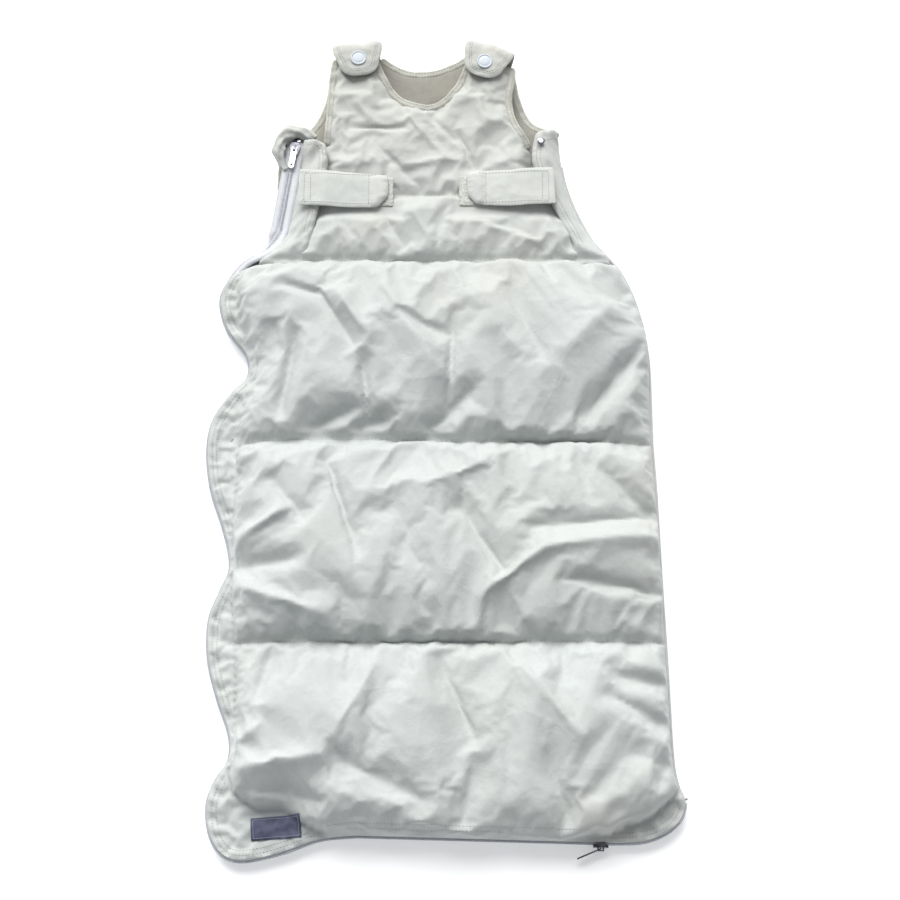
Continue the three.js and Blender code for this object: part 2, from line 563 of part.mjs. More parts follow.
// Press-stud pieces, turned about their own axis; each profile gives [radius, height].
const CAP = [[0, TAB.bottom], [2.2, TAB.bottom], [2.2, 36.3], [7.2, 36.3], [7.8, 36.9], [7.4, 38],
  [4, 38.8], [0, 39]];
const SOCKET = [[4, 30.2], [6.4, 30.2], [6.4, 32.1], [4, 32.1], [4, 30.2]];
const STUD = [[0, 27.6], [1.7, 27.6], [1.7, 29.1], [5.4, 29.1], [5.4, 29.8], [2.2, 29.9], [2.6, 30.6],
  [2.4, 31.5], [1.6, 31.9], [0, 31.9]];
const POST = [[0, 16.2], [5.2, 16.2], [5.2, 17.1], [1.7, 17.2], [1.7, 27.3], [0, 27.3]];
for (const { side, x, y, turn, stud } of TAB_SIDES) {
  const place = new THREE.Matrix4().makeRotationZ(THREE.MathUtils.degToRad(turn));
  place.setPosition(x, y, 0);
  const atStud = place.clone().multiply(new THREE.Matrix4().makeTranslation(0, -stud, 0));
  node(`shoulder_tab_${side}`, tabBody(stud), COTTON, place);
  const half = TAB.width / 2 - 1;
  node(`shoulder_${side}`, box(-half, half, -2, TAB.wall, 0, TAB.axisZ), COTTON, place);
  node(`snap_cap_${side}`, turnedDisc(CAP), STUD_PLASTIC, atStud);
  node(`snap_socket_${side}`, turnedDisc(SOCKET), METAL, atStud);
  node(`snap_stud_${side}`, turnedDisc(STUD), METAL, atStud);
  node(`snap_post_${side}`, turnedDisc(POST), METAL, atStud);
}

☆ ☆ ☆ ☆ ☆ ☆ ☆

§ **Instructions to follow**
Copy out each line exactly as written.

§ **Solution to the problem**
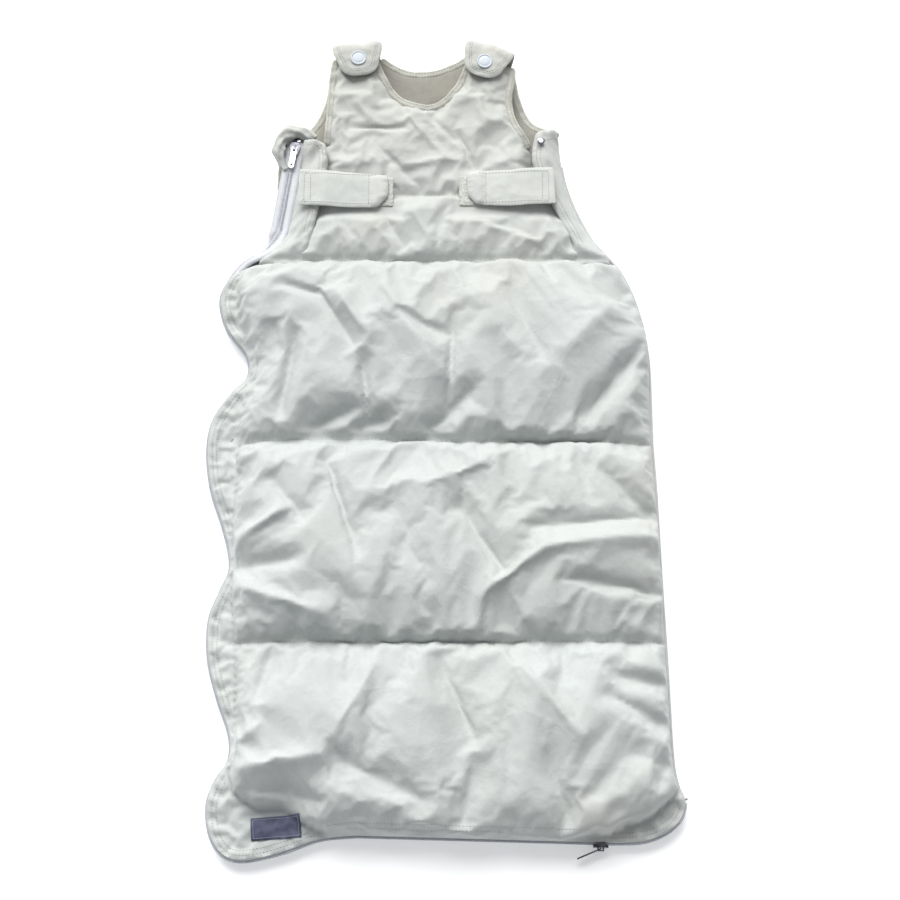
Continue the three.js and Blender code for this object: part 2, from line 563 of part.mjs. More parts follow.
// Press-stud pieces, turned about their own axis; each profile gives [radius, height].
const CAP = [[0, TAB.bottom], [2.2, TAB.bottom], [2.2, 36.3], [7.2, 36.3], [7.8, 36.9], [7.4, 38],
  [4, 38.8], [0, 39]];
const SOCKET = [[4, 30.2], [6.4, 30.2], [6.4, 32.1], [4, 32.1], [4, 30.2]];
const STUD = [[0, 27.6], [1.7, 27.6], [1.7, 29.1], [5.4, 29.1], [5.4, 29.8], [2.2, 29.9], [2.6, 30.6],
  [2.4, 31.5], [1.6, 31.9], [0, 31.9]];
const POST = [[0, 16.2], [5.2, 16.2], [5.2, 17.1], [1.7, 17.2], [1.7, 27.3], [0, 27.3]];
for (const { side, x, y, turn, stud } of TAB_SIDES) {
  const place = new THREE.Matrix4().makeRotationZ(THREE.MathUtils.degToRad(turn));
  place.setPosition(x, y, 0);
  const atStud = place.clone().multiply(new THREE.Matrix4().makeTranslation(0, -stud, 0));
  node(`shoulder_tab_${side}`, tabBody(stud), COTTON, place);
  const half = TAB.width / 2 - 1;
  node(`shoulder_${side}`, box(-half, half, -2, TAB.wall, 0, TAB.axisZ), COTTON, place);
  node(`snap_cap_${side}`, turnedDisc(CAP), STUD_PLASTIC, atStud);
  node(`snap_socket_${side}`, turnedDisc(SOCKET), METAL, atStud);
  node(`snap_stud_${side}`, turnedDisc(STUD), METAL, atStud);
  node(`snap_post_${side}`, turnedDisc(POST), METAL, atStud);
}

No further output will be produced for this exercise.